Wish you could draw, but your elephants look like crocodiles? Sketchforme doesn’t have that problem. This AI agent roughs out simple scenes based on text descriptions.

What’s new: Sketchforme generates crude drawings from natural-language descriptions such as “an apple on a tree” or “a dog next to a house.” People who viewed its output thought a human made the drawing a third of the time, a new paper says.

How it works: Sketchforme relies on two neural networks:

  • The scene composer generates scene layouts. It was trained on the Visual Genome data set of photos annotated with captions, bounding boxes, and class information.
  • The object sketcher draws the objects according to their real-world scale.
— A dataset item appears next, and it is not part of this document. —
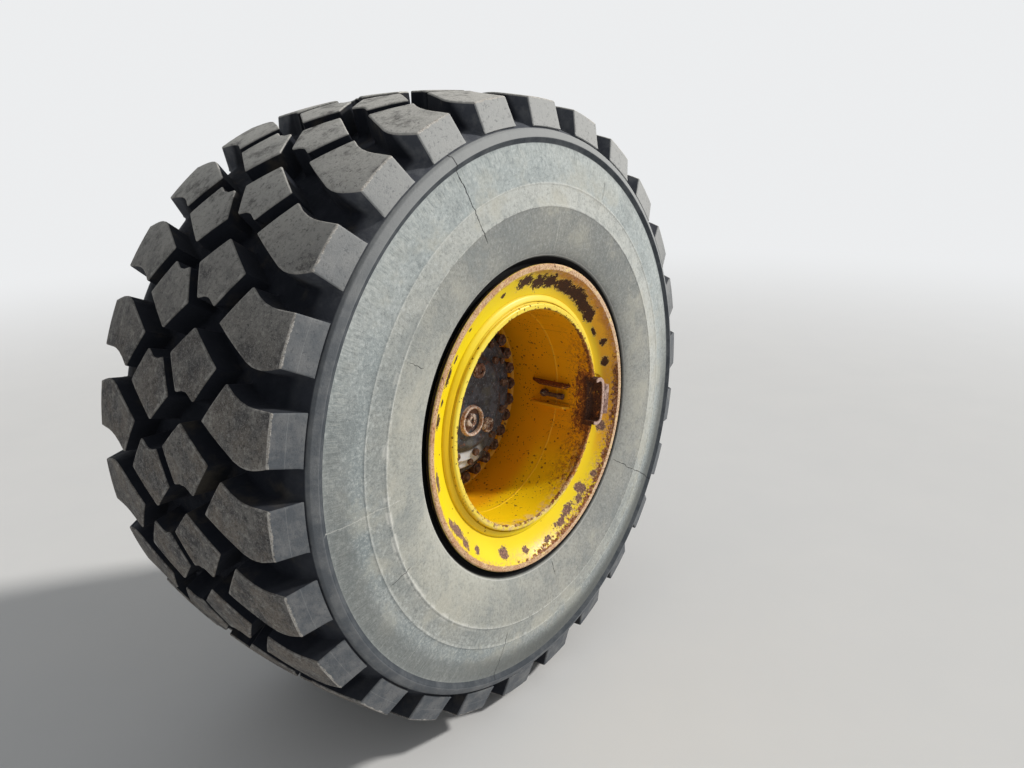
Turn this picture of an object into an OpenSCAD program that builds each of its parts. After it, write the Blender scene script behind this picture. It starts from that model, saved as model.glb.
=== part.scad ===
// Rear wheel of an articulated dump truck: tyre, five-piece rim and planetary
// hub, turning on its axle end with a disc brake.
// Stations are measured along the axle from the outer flange's lip, inboard
// positive. The origin is the centre of the axle end's bolted flange, the
// axle runs along Y with the vehicle on the +Y side, and Z is up.

/* [Tyre] */
// Outer diameter over the middle of the tread
tyre_d = 1606; // [1500:2:1700]
// Section width over the sidewalls
tyre_w = 742; // [700:2:780]
// Tread width from shoulder edge to shoulder edge
tread_w = 640; // [600:2:660]
// How much the radius drops from the middle of the tread to the shoulder edge
crown_drop = 25; // [15:1:30]
// Depth of the grooves under the tread face
groove_depth = 46; // [35:1:52]
// Lugs round each shoulder
lug_count = 26; // [22:1:28]
// Width of a shoulder lug along the tread
lug_w = 103; // [80:1:108]
// Length of a shoulder lug across the tread
lug_len = 190; // [170:1:200]
// Distance from the shoulder edge at which a lug starts to lean
lug_bend = 72; // [60:1:90]
// Angle by which the inner half of a lug leans along the tread
lug_lean = 30; // [20:1:34]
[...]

It was trained on the Quick, Draw! data set of 50 million labeled sketches of individual objects.

Behind the news: Building a sketch generator was a thorny problem until the advent of neural networks. Sketch-RNN, an early sketcher based on neural nets in 2017, was trained on crowd-sourced drawings and draws requested objects using an initial stroke as a prompt. Sketchforme builds on that work.

Bottom line: Sketchforme’s output is remarkably true to human notions of what objects look like in the abstract. UC Berkeley researchers Forrest Huang and John F. Canny point out that sketching is a natural way to convey ideas quickly and a useful thinking tool in applications like learning languages. But the fact is, Sketchforme is just plain fun — and no slouch at drawing, too.